> **WHAT THE TASK REQUIRES**:
Starting at the first line of the data below, write out each line exactly until you reach the line containing "a top shoe.", and include that line too.
-- AVAILABLE DATA start --
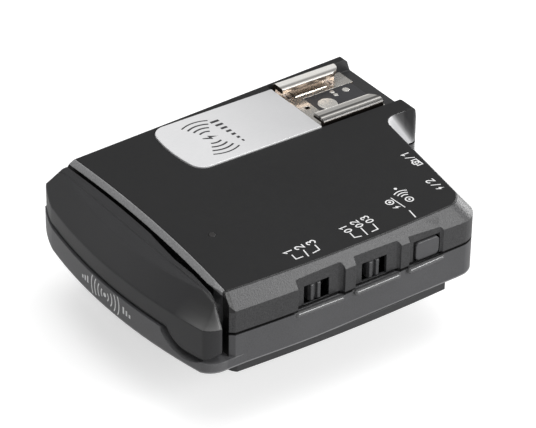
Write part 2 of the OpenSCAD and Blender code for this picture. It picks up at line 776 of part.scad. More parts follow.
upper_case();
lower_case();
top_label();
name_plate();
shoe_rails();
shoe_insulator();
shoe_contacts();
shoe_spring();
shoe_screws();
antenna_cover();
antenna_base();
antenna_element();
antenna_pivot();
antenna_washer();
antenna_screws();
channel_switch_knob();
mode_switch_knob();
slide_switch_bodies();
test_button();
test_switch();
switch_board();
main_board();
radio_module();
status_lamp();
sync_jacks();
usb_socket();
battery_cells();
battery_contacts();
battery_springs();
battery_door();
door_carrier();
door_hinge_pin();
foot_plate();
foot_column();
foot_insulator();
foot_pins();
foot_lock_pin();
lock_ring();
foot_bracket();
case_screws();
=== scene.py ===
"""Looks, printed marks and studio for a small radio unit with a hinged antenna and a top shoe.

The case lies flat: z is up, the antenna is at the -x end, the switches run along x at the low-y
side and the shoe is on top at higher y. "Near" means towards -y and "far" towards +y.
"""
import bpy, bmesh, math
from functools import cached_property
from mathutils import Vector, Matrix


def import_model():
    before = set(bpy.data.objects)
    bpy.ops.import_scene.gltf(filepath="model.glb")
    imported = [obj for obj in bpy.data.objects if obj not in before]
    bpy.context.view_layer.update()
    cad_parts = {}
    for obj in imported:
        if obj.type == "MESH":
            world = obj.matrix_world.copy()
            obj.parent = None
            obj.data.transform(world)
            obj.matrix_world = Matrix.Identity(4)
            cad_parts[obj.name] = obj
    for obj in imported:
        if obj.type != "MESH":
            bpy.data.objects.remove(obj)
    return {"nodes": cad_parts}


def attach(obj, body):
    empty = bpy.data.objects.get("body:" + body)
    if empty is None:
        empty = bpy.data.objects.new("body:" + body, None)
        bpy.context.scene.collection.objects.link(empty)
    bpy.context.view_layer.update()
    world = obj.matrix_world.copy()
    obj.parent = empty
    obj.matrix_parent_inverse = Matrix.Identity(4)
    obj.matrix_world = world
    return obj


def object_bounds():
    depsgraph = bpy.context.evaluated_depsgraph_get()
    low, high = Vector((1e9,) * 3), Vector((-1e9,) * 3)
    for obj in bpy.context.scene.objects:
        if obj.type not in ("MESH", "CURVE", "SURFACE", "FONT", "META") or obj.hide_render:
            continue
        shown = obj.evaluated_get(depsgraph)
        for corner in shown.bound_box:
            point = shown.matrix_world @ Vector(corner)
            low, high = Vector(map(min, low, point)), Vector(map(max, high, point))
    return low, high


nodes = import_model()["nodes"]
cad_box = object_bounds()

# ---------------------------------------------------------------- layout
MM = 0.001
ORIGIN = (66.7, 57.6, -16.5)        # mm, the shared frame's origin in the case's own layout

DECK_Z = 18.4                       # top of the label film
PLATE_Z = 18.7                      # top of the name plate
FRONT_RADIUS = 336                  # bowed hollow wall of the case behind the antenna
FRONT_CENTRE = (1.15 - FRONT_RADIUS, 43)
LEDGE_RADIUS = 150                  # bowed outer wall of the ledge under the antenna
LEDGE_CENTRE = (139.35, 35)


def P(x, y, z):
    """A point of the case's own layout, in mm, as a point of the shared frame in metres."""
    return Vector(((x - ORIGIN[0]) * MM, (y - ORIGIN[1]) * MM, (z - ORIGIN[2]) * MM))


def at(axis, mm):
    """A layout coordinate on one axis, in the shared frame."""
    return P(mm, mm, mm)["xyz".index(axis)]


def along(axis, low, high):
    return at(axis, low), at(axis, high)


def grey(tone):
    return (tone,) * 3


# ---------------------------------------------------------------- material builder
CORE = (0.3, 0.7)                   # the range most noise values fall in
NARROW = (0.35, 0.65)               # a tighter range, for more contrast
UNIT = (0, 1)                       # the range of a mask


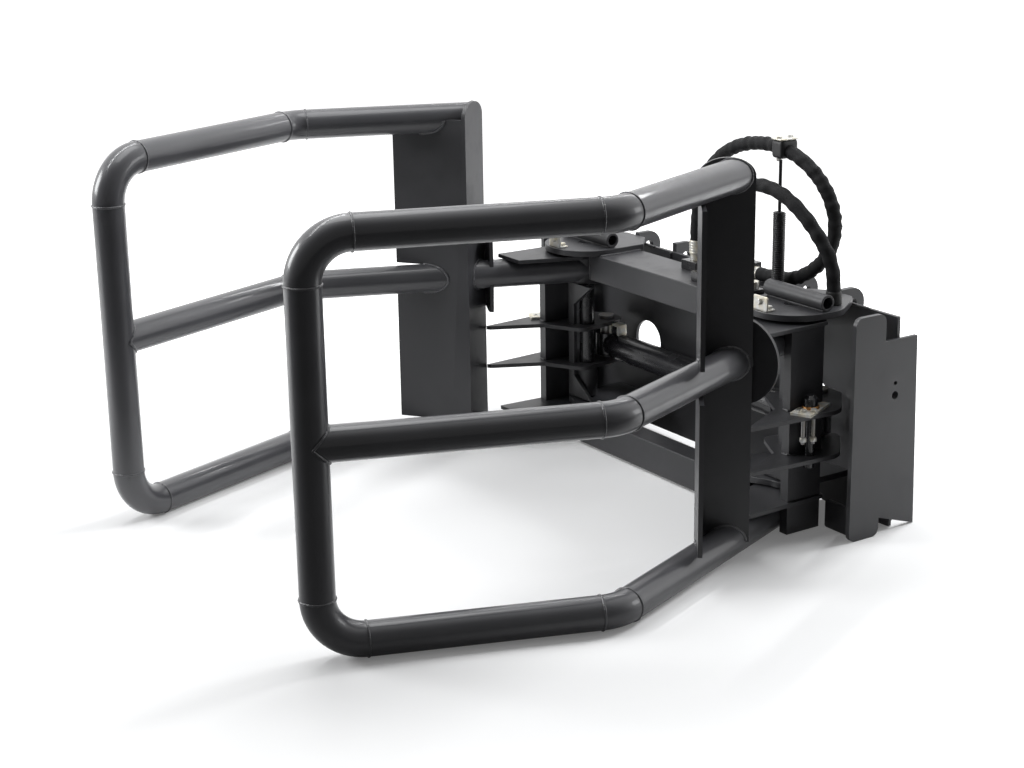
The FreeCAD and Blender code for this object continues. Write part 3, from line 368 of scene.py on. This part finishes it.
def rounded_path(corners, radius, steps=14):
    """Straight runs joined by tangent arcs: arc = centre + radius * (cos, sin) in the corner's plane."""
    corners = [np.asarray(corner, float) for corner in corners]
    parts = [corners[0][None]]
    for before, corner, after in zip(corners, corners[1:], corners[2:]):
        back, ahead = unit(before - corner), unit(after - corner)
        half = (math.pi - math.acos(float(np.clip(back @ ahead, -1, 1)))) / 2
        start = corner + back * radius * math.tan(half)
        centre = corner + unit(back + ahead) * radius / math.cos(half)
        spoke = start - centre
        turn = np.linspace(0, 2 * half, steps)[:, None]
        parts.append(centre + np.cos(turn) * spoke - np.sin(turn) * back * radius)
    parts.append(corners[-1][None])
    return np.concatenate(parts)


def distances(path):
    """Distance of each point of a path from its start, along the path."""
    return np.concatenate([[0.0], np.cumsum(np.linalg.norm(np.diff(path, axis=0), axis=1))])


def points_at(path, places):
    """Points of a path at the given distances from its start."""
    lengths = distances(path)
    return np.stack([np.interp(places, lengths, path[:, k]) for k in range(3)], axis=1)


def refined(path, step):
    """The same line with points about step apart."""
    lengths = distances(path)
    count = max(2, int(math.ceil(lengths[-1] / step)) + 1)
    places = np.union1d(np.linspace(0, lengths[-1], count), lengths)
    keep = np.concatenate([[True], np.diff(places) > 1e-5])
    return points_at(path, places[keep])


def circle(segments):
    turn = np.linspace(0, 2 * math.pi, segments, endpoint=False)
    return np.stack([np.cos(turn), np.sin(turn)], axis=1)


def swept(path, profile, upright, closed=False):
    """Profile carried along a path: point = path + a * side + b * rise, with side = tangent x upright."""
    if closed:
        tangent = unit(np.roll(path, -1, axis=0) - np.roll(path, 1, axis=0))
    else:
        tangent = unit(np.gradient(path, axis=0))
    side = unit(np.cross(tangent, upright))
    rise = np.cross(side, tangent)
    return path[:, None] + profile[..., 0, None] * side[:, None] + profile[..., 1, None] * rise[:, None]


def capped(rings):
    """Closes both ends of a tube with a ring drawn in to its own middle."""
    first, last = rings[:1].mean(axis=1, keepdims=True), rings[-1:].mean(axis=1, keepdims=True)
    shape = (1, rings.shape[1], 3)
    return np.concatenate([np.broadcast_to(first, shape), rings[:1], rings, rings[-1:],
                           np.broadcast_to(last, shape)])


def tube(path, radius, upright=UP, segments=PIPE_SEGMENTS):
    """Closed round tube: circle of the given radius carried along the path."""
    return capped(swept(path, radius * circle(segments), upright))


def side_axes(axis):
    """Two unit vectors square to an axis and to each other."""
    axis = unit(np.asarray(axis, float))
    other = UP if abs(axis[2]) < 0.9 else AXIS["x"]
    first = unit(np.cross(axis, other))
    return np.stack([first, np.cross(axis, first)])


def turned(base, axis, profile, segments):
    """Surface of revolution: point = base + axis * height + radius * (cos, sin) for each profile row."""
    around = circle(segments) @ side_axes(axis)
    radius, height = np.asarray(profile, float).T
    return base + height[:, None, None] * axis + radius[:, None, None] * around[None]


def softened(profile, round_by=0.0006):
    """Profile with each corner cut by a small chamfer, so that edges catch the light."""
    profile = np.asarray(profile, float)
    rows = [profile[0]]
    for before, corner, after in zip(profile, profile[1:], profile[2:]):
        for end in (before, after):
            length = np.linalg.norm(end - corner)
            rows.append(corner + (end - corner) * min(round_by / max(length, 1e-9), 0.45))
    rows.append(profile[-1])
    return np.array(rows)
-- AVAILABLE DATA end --
> **COMPLETED EXERCISE**:
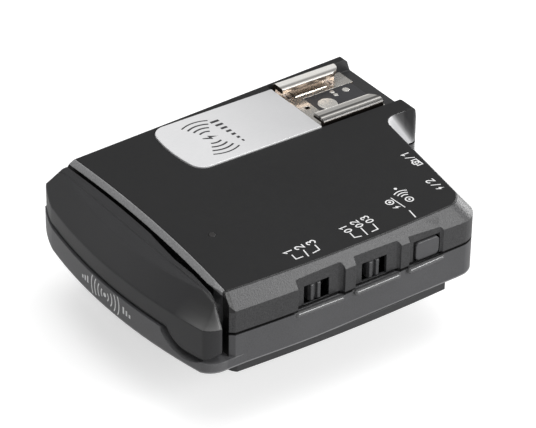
Write part 2 of the OpenSCAD and Blender code for this picture. It picks up at line 776 of part.scad. More parts follow.
upper_case();
lower_case();
top_label();
name_plate();
shoe_rails();
shoe_insulator();
shoe_contacts();
shoe_spring();
shoe_screws();
antenna_cover();
antenna_base();
antenna_element();
antenna_pivot();
antenna_washer();
antenna_screws();
channel_switch_knob();
mode_switch_knob();
slide_switch_bodies();
test_button();
test_switch();
switch_board();
main_board();
radio_module();
status_lamp();
sync_jacks();
usb_socket();
battery_cells();
battery_contacts();
battery_springs();
battery_door();
door_carrier();
door_hinge_pin();
foot_plate();
foot_column();
foot_insulator();
foot_pins();
foot_lock_pin();
lock_ring();
foot_bracket();
case_screws();
=== scene.py ===
"""Looks, printed marks and studio for a small radio unit with a hinged antenna and a top shoe.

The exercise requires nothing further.